RGee’s Corner
The Original Rescue Crew
In Photo Galleries, Community Groups, there is a picture from about 1965 of the “first ones,” the first rescue crew in Cliffside. This claim is inaccurate. Now, they may have re-organized as a new crew in ’65 but we had a crew in the very early fifties.
I believe it was A. C. McKinney who first brought it up. The fellows in the American Legion Post got together and A. C. was elected the captain. We used the funeral home phone for contacts. Not all but several including myself bought CB radios for communications. It worked fairly well for a while.
Looking back on it, it was feeble and a sorry effort. However, it was all a self-help thing and we did do a lot of good. We got together for meetings to practice and to exchange information on rescue work. I can recall many faces but not names in the original group. A. C. and Horton Landreth, Clyde Sorgee, T. J. McDaniel, (More about him later) and Earl Johnson. We had a young man Guffey and a young man from South Main Street whose name I cannot recall right now. The last mentioned one taught me how to make a monkey fist for use with rope work, when it is needed to throw a rope and I had asked all the ex-sailors in the crew but none of them could show me.

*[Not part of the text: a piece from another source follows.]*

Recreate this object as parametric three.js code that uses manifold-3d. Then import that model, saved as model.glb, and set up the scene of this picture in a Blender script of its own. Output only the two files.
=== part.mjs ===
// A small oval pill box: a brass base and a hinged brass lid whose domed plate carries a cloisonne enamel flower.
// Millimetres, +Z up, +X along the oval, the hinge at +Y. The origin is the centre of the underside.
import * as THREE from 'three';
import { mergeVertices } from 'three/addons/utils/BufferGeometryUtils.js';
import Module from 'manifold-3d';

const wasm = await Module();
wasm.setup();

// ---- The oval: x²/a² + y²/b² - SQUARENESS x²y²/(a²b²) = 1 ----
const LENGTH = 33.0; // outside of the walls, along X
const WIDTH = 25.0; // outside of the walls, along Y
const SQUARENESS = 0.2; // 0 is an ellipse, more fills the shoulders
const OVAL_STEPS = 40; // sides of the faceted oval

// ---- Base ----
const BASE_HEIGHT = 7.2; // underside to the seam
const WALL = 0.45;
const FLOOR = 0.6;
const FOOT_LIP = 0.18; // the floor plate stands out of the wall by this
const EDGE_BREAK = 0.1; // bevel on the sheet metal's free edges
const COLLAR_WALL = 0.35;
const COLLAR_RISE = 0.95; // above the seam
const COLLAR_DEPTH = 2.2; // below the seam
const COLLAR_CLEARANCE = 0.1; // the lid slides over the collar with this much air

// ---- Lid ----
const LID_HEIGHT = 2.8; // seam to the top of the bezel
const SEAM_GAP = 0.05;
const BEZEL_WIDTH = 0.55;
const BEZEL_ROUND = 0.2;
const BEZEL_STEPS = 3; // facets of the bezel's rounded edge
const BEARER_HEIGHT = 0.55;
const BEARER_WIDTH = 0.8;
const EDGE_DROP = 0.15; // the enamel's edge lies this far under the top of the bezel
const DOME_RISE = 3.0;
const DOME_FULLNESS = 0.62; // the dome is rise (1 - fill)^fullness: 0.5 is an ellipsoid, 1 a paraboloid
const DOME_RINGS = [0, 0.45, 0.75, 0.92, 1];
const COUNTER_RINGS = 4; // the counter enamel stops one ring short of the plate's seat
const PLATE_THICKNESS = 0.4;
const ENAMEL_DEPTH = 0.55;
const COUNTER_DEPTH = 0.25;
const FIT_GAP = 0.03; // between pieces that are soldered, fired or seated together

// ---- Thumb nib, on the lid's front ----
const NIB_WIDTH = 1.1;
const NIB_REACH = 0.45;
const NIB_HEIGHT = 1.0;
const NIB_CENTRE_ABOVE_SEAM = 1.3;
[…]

I taught them and had them practice climbing a rope (single rope…no knots or anything on it). That is a good thing to know but that is another story for later.
I went to Hendersonville to an annual Red Cross School where they taught and certified swimming and First Aid instructors. I took the First Aid course. Taught classes from Cliffside to Lake Lure. There for a while I had a different class for each of the five days of the week (in the evenings) I had a certificate to teach Junior, Standard and Advanced First Aid. It took a special dispensation from Atlanta Red Cross Headquarters but I had a request and did teach an instructors class. This was at Spindale for a group of schoolteachers so they could teach Red Cross First Aid at the schools. Once had a class at Forest City with only pregnant women. Of course we had a class for the crew members. Everything then was a self-help effort and we had no outside help.

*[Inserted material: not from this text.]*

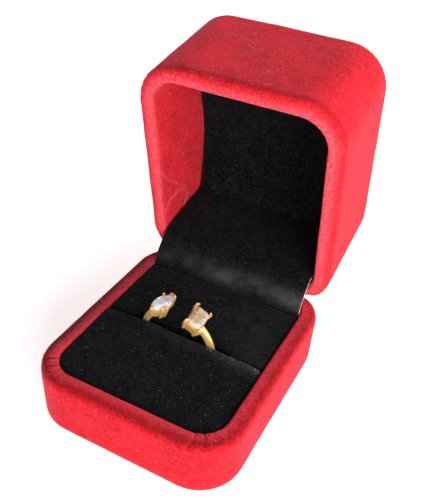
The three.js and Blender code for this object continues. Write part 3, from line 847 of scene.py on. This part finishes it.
SPRING_STAND = 12  # degrees kept clear of each hinge leaf


def hinge_spring():
    """The strip spring that reaches round the pin, from one hinge leaf to the other."""
    low, high = box_mm("hinge_spring")
    half = (high[0] - low[0]) / 2
    thick = 0.15
    inner = AXIS[1] - low[1] - thick
    outer = inner + thick
    foot = 270 - SPRING_STAND
    tip = 90 - math.degrees(OPEN) + SPRING_STAND
    steps = 40
    points = []
    for i in range(steps + 1):
        a = math.radians(foot + (tip - foot) * i / steps)
        wide = half * (1 - 0.25 * math.sin(math.pi * i / steps))
        for x, r in ((-wide, inner), (wide, inner), (wide, outer), (-wide, outer)):
            points.append((x, AXIS[1] + r * math.cos(a), AXIS[2] + r * math.sin(a)))
    faces = grid_faces(steps + 1, 4, wrap_cols=True)
    faces += [(0, 1, 2, 3), tuple(steps * 4 + k for k in (3, 2, 1, 0))]
    obj = make("strip_spring", points, faces, STEEL)
    crisp(obj, 30)
    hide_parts("hinge_spring")
    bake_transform(obj)


# ---- ring ----

RING_R = (RING_HIGH[0] - RING_LOW[0]) / 2
RING_C = (RING_LOW + RING_HIGH) / 2
RING_C[2] = RING_LOW[2] + RING_R
DOME = 1.45  # height of the band's dome over its widest line
INNER_DOME = 0.22
MARQUISE = {"at": (-6.05, RING_C[1], 23.6), "half": (1.8, 3.55), "turn": (-3, 10, -12)}
EMERALD = {"at": (3.57, RING_C[1], 23.1), "half": (1.85, 3.15), "turn": (-2, 30, 5)}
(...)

Just for practice (which we did from time to time) one Sunday afternoon I was living at Six Points at the time and I climbed up into a scrub pine tree only about 15 or 20 feet off the ground, hooked one leg over a limb, lay backwards up side down and had (I forgot who was with me) go to the nearest phone at the Whisnant residence and call in squad saying a man had a broken leg and was hanging upside down in a tree. I timed it from the time he left to call the crew until they had me on the ground. It took twenty minutes. Now that was fast. And no one had any warning in advance.
T. J. McDaniel was the main rescuer and he asked me what in the world I was doing climbing that pine tree. Don’t know why but I answered him “Looking for Hickory Nuts”. That broke him up. Later T. J. gave me a good dressing down at a crew meeting saying I ruined his Sunday suit for the pine rosin on the pants he was wearing. That was a good crew of men we had then.
Joby Biggerstaff was in a class at the Legion building (the old colored school on the hill) and I had my brother Joe in the class. When the time came to teach and then practice artificial respiration the old way (applying pressure to the back of the rib cage) my bother Joe, in spite of repeated warnings to be careful, managed to break a rib for Jody. Only time it ever happened in my classes as far as I know. Only taught two classes out here, after coming to California.